Evolving Human Roles
As AI employees handle increasingly complex aspects of project management, human roles will continue to evolve. Organizations that recognize the complementary strengths of human and AI team members will develop new job categories that leverage uniquely human capabilities while embracing AI partnerships.
Organizational Culture Shift
Perhaps most significantly, successful integration of AI employees requires a cultural transformation. Organizations must cultivate adaptability as a core competency, assembling dedicated teams to navigate AI's possibilities and demonstrating the capability to swiftly respond to technological advancements.
Conclusion: Embracing AI as Collaborative Partners
The shift from viewing AI as software tools to recognizing them as virtual employees represents a transformative opportunity for PMOs.

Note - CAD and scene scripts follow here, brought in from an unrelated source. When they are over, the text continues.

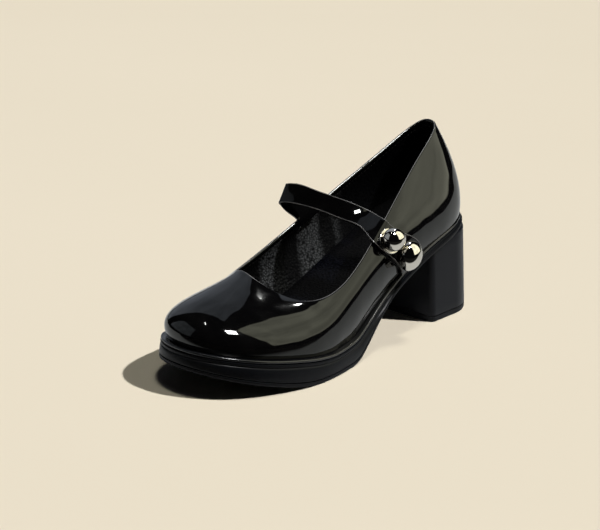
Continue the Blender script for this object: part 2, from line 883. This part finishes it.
@dataclass
class Upper:
    """Patent shell, its lining, and the stitches and painted edge along the topline."""

    last: Last
    wall: float = 2.0
    rounds: int = 324
    rows: int = 40
    turn: int = 8
    fold: float = 3.2
    lining_rounds: int = 216
    lining_rows: int = 40
    lining_thick: float = 0.6
    lining_clear: float = 0.02
    lining_foot: float = 0.01
    stitch_drop: float = 1.1
    stitch_pitch: float = 2.7
    stitch: tuple = (1.9, 0.42, 0.34)
    edge_points: int = 540
    edge_drop: float = 0.2
    edge_inset: float = 0.65
    edge_radius: float = 0.34

    def shell(self) -> bpy.types.Object:
        """The hollow wall: up the outside, round over the edge and down the inside.

        Returns:
            The closed wall.
        """
        last, radius = self.last, self.wall / 2
        heights = np.linspace(0, 1, self.rows + 1)
        total = 2 * self.rows + self.turn

        def place(s: np.ndarray, t: np.ndarray) -> np.ndarray:
            """Lays the sheet round the wall, with its last row on its first.

            Args:
                s: how far round the shoe.
                t: how far round the wall's section.

            Returns:
                Points on the wall.
            """
            rounds = s * last.count
            step = np.rint(t * (total + 1)).astype(int) % (total + 1)
            outside = np.clip(step, 0, self.rows)
            inside = np.clip(total - step, 0, self.rows)
            angle = np.clip(step - self.rows, 0, self.turn) / self.turn * np.pi
            height = np.where(step <= self.rows, heights[outside], heights[inside])
            height = np.minimum(height, 1 - radius / last.side_length(rounds))
            normal = last.normal(rounds, height)
            centre = last.point(rounds, height) - normal * radius
            rise = last.rise(rounds, height)
            return centre + radius * (np.cos(angle)[:, None] * normal + np.sin(angle)[:, None] * rise)

        shell = Bench.sheet("upper_shell", self.rounds, total + 1, place)
        Bench.weld(shell)
        Bench.smooth(shell, 50)
        return shell

    def lining(self) -> bpy.types.Object:
        """A thin inner layer that ends a fold's width under the edge.

        Returns:
            The closed layer.
        """
        last = self.last
        outer, inner = self.wall + self.lining_clear, self.wall + self.lining_thick

        def place(s: np.ndarray, t: np.ndarray) -> np.ndarray:
            """Lays the sheet up the layer's inner face and down its outer one.

            Args:
                s: how far round the shoe.
                t: how far round the layer's section.

            Returns:
                Points on the layer.
            """
            rounds = s * last.count
            top = 1 - self.fold / last.side_length(rounds)
            back = t > 0.5
            share = np.where(back, 2 - 2 * t, 2 * t)
            height = self.lining_foot + (top - self.lining_foot) * share
            return last.off(rounds, height, np.where(back, -outer, -inner))

        lining = Bench.sheet("lining", self.lining_rounds, self.lining_rows, place)
        Bench.weld(lining)
        Bench.smooth(lining, 40)
        return lining

    def stitches(self) -> bpy.types.Object:
        """One row of stitches through the lining's edge, all round the topline.

        Returns:
            The joined stitches.
        """
        last, face = self.last, self.wall + self.lining_thick
        rounds = np.linspace(0, last.count, 4001)
        height = 1 - (self.fold + self.stitch_drop) / last.side_length(rounds)
        line = last.off(rounds, height, -(face + 0.12))
        lengths = np.concatenate([[0], np.cumsum(np.linalg.norm(np.diff(line, axis=0), axis=1))])
        count = int(lengths[-1] / self.stitch_pitch)
        at = np.interp(np.arange(count) * lengths[-1] / count, lengths, rounds)
        depth = -(face + self.lining_clear)
        return self._stitch_row(at, lambda r: np.interp(r, rounds, height), depth)

    def _stitch_row(self, rounds: np.ndarray, height: Line, distance: float) -> bpy.types.Object:
        """Stitches lying along a line on the last.

        Args:
            rounds: where the stitches are, round the shoe.
            height: gives the line's height at those places.
            distance: how far outside the last's surface they lie.

        Returns:
            The joined stitches.
        """
        last, step = self.last, 0.01
        Bench.clear()
        bpy.ops.mesh.primitive_uv_sphere_add(segments=6, ring_count=5, radius=0.5)
        model = Bench.take("topline_stitches")
        Bench.edit(model, lambda: bpy.ops.transform.resize(value=[size * MM for size in self.stitch]))
        Bench.smooth(model, 80)
        centre = last.off(rounds, height(rounds), distance)
        ahead = last.off(rounds + step, height((rounds + step) % last.count), distance)
        normal = last.normal(rounds, height(rounds))
        along = unit(ahead - centre)
        side = np.cross(normal, along)
        places = [
            Matrix.Translation(Vector(c)) @ Matrix((a, b, n)).transposed().to_4x4()
            for c, a, b, n in zip(to_frame(centre), along, side, normal)
        ]
        return Bench.copy_along("topline_stitches", model, places)

    def edge(self) -> bpy.types.Object:
        """The paint round the topline's edge.

        Returns:
            The closed bead.
        """
        rounds = np.linspace(0, self.last.count, self.edge_points, endpoint=False)
        height = 1 - self.edge_drop / self.last.side_length(rounds)
        return bead("topline_edge", self.last.off(rounds, height, -self.edge_inset), self.edge_radius, True)

    def build(self) -> None:
        """Makes and dresses all pieces."""
        dress(self.shell(), Patent().material(), "patent", "upper")
        dress(self.lining(), GrainedLeather(GrainLook.LINING).material(), "patent")
        dress(self.stitches(), Thread().material(), "patent")
        dress(self.edge(), EdgePaint().material(), "patent")


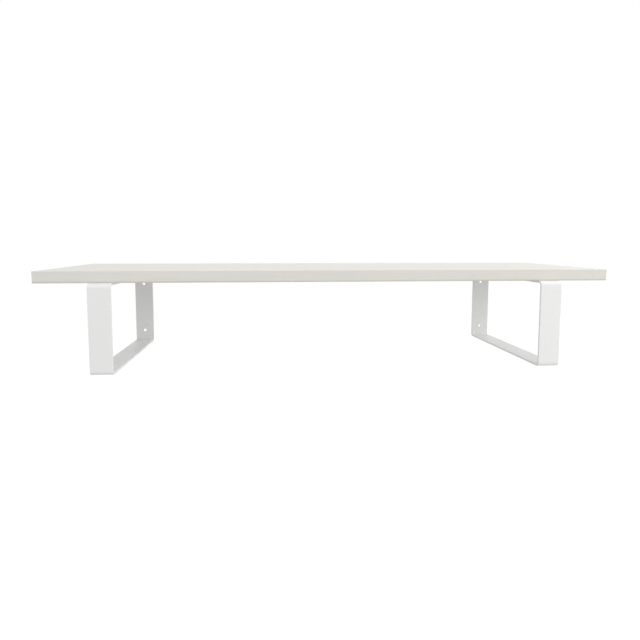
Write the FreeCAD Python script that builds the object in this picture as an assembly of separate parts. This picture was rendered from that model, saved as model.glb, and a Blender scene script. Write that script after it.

By embracing this paradigm shift, organizations can create powerful partnerships that leverage the unique strengths of both human and AI team members.
For PMOs looking to stay ahead of the curve, the time to rethink the relationship between human project managers and AI systems is now. At Coworked, our AI project manager Harmony exemplifies this approach—acting as an autonomous virtual project manager that initiates, plans, manages, and closes projects like human PMs, but with the advantage of 24/7 operation and complete historical context.
By fostering an organizational culture that embraces AI as collaborative partners rather than just productivity tools, forward-thinking PMOs can position themselves at the forefront of the next evolution in enterprise project management. The future of project management isn't about AI replacing human project managers—it's about creating seamless integration between human and AI capabilities to deliver exceptional results.